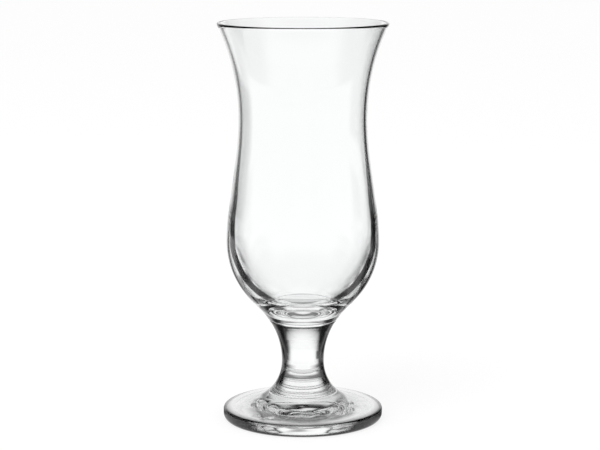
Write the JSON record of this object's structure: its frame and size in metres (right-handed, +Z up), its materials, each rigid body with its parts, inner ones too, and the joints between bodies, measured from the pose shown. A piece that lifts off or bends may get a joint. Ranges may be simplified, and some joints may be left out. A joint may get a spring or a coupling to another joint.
{
  "type": "hurricane glass",
  "caption": "Tall footed drinking glass with a round belly, narrow waist, flared mouth, short solid stem and round foot.",
  "frame": {"origin": "centre of the resting plane under the foot", "axes": "+Z up along the glass's axis, from the foot to the lip; the glass is round about it, so X and Y are free"},
  "size_m": [0.085, 0.085, 0.2],
  "materials": {
    "clear_glass": "fire-polished"
  },
  "bodies": {
    "root": {"foot": "clear_glass", "stem": "clear_glass", "bowl": "clear_glass"}
  },
  "joints": []
}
────
* _Direction_
Extract every line above exactly as it stands.

* _Result below_
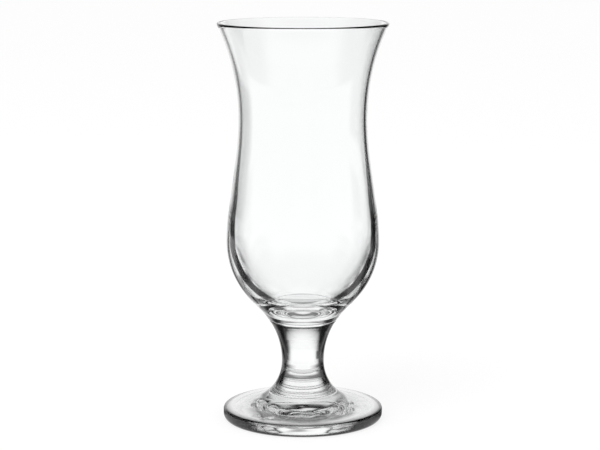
Write the JSON record of this object's structure: its frame and size in metres (right-handed, +Z up), its materials, each rigid body with its parts, inner ones too, and the joints between bodies, measured from the pose shown. A piece that lifts off or bends may get a joint. Ranges may be simplified, and some joints may be left out. A joint may get a spring or a coupling to another joint.
{
  "type": "hurricane glass",
  "caption": "Tall footed drinking glass with a round belly, narrow waist, flared mouth, short solid stem and round foot.",
  "frame": {"origin": "centre of the resting plane under the foot", "axes": "+Z up along the glass's axis, from the foot to the lip; the glass is round about it, so X and Y are free"},
  "size_m": [0.085, 0.085, 0.2],
  "materials": {
    "clear_glass": "fire-polished"
  },
  "bodies": {
    "root": {"foot": "clear_glass", "stem": "clear_glass", "bowl": "clear_glass"}
  },
  "joints": []
}